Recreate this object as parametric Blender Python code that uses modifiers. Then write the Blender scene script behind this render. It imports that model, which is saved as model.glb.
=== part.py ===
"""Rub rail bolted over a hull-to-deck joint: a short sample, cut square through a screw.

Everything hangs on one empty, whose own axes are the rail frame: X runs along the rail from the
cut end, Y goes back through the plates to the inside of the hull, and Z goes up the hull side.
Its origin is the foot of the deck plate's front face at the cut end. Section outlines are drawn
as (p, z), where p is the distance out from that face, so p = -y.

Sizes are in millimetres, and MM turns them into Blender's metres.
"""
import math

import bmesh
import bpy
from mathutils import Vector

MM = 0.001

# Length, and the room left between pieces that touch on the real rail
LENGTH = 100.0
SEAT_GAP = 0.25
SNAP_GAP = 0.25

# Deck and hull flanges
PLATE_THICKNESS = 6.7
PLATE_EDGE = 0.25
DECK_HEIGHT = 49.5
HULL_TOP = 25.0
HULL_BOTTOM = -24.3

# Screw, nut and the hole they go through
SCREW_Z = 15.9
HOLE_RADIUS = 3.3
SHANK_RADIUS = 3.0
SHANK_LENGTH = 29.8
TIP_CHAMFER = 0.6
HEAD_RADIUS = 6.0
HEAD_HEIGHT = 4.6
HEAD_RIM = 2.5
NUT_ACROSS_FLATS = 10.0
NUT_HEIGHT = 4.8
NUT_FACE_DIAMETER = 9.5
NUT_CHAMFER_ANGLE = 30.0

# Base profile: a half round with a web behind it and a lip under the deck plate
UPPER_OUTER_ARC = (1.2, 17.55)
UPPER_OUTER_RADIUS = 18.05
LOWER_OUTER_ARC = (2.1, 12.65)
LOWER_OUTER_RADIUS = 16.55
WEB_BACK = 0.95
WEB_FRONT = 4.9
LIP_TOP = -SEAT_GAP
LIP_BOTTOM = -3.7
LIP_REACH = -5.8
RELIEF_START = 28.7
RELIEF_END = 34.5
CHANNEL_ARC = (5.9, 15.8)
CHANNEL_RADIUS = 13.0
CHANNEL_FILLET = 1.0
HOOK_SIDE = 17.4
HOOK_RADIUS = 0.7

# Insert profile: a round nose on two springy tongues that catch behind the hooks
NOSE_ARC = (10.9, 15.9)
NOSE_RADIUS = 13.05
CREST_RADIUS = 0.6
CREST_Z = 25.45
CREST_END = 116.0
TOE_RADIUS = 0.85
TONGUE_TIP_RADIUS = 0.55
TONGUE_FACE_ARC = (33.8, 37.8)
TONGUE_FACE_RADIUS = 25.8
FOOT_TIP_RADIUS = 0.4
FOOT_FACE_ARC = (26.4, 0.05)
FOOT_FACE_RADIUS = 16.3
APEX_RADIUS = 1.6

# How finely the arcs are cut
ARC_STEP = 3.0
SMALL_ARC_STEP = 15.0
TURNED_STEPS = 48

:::

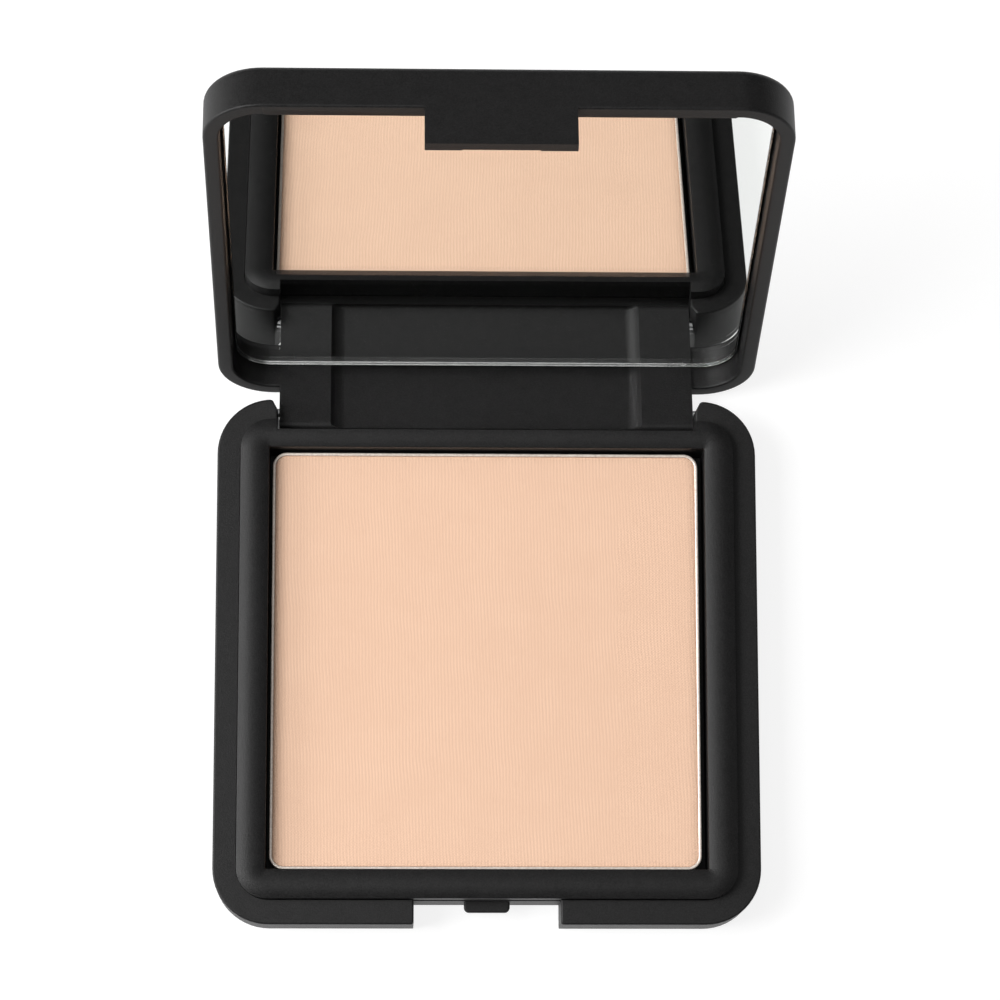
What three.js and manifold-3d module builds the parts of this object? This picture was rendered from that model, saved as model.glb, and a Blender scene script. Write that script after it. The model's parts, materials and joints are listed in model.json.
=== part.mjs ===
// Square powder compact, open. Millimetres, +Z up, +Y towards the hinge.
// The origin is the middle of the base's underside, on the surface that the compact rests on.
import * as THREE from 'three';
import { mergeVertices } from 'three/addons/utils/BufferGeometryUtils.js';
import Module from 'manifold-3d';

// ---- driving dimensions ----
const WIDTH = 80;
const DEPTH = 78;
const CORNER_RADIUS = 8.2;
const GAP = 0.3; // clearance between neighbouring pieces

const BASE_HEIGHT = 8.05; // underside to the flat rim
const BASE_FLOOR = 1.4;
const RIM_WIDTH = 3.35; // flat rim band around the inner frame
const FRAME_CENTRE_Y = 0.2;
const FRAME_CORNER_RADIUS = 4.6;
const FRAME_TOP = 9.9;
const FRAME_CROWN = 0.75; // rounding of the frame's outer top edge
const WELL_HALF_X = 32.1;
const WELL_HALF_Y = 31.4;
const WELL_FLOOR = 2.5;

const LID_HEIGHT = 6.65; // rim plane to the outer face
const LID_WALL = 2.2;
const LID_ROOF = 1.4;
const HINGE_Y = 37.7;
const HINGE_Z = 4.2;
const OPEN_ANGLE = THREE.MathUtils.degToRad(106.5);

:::

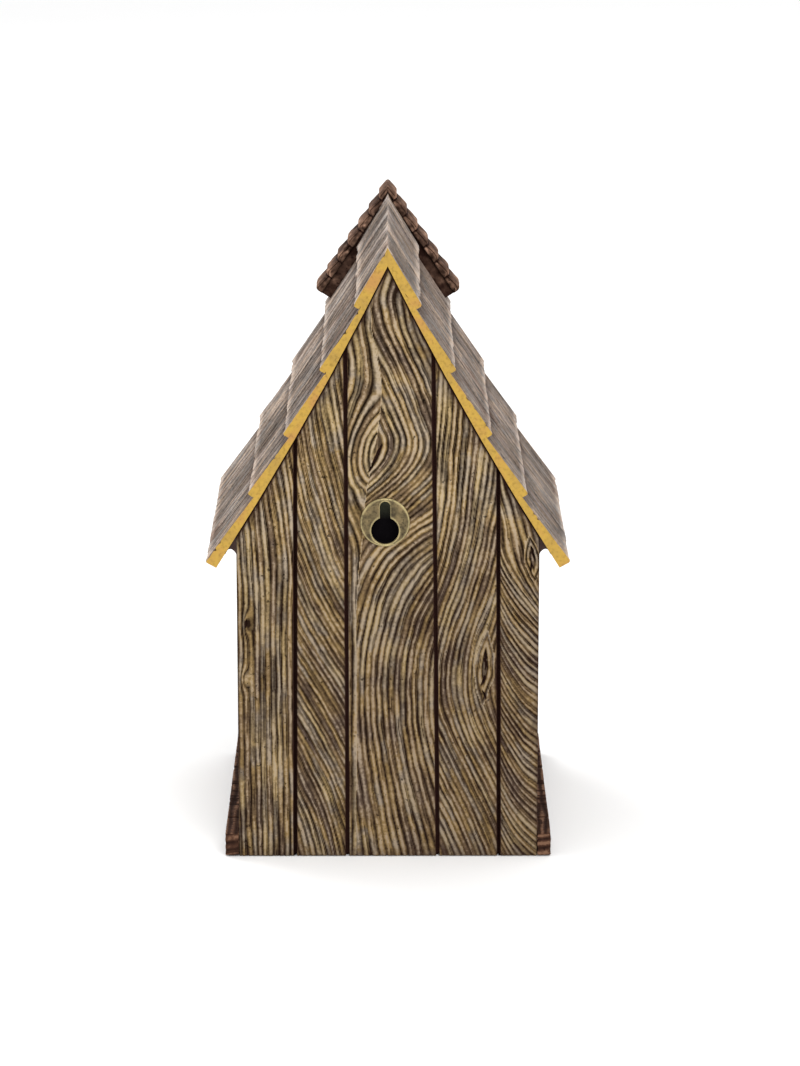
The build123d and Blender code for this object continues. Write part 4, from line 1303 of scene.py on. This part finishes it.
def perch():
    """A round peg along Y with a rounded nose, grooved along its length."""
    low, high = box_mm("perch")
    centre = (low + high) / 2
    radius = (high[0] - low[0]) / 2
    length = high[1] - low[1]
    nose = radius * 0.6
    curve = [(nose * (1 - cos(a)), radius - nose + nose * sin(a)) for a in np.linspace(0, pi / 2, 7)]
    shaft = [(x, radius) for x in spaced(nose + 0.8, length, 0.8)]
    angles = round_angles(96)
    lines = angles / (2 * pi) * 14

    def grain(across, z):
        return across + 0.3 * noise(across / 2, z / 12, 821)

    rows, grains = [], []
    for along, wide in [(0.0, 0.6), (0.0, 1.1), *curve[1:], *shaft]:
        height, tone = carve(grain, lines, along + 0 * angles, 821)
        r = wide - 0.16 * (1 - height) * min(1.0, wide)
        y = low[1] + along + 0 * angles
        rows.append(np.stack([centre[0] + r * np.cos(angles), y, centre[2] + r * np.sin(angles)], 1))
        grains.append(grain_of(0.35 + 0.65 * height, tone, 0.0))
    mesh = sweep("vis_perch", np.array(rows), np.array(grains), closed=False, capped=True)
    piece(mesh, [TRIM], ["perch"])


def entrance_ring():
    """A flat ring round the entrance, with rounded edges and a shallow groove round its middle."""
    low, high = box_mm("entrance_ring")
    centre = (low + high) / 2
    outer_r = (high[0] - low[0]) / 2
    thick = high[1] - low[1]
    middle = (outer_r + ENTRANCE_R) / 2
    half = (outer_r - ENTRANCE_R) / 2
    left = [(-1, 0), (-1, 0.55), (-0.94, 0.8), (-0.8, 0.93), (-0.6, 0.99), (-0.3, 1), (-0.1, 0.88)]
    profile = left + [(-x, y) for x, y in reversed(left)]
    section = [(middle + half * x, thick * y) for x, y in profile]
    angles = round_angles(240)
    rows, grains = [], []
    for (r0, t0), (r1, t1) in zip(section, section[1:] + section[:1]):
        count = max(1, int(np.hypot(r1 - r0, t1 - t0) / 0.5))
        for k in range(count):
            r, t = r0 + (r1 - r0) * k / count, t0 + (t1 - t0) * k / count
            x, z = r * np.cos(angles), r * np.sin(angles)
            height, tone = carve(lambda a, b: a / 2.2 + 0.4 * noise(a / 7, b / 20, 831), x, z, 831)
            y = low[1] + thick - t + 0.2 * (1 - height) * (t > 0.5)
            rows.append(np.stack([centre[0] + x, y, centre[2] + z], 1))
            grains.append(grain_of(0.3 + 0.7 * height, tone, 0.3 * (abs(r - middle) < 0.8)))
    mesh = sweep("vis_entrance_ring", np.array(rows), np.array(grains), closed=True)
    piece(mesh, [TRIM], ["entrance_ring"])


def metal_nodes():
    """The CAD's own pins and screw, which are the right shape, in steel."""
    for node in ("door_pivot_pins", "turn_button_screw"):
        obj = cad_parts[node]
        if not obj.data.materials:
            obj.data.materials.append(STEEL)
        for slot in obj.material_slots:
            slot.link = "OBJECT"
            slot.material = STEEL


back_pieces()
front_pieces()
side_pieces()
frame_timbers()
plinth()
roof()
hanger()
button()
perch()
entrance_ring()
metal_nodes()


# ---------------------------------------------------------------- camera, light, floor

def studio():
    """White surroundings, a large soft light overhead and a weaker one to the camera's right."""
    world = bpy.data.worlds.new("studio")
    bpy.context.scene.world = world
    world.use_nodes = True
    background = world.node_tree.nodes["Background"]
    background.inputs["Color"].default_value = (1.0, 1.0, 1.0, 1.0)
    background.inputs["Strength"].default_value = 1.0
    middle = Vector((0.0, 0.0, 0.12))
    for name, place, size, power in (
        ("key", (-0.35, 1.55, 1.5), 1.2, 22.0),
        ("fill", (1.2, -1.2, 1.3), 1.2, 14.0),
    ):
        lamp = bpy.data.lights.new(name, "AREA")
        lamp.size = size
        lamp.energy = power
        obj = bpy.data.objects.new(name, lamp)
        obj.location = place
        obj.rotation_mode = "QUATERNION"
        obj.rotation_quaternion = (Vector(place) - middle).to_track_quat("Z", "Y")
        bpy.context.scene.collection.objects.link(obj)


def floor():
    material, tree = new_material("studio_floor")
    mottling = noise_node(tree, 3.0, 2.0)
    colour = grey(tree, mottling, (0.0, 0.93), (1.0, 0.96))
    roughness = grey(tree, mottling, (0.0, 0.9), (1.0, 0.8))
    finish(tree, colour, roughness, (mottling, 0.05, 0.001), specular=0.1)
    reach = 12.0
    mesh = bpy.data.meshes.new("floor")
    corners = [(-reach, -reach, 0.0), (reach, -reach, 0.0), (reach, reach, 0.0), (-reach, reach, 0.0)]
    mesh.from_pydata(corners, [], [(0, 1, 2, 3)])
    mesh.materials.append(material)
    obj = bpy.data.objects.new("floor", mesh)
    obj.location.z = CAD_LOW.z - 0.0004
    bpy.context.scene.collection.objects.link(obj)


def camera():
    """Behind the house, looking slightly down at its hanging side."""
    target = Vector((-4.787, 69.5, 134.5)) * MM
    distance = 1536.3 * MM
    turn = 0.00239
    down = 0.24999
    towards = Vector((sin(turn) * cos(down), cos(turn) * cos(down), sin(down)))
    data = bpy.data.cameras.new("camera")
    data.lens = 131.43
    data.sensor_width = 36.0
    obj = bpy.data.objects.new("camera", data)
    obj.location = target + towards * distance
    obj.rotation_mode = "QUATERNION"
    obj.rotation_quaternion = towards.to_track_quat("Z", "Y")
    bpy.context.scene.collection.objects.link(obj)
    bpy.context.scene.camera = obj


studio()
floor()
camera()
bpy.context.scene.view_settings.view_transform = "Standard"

:::

**Given exercise**
Only the count is needed: the number of lines in the data that include the word "which".

**Task result**
2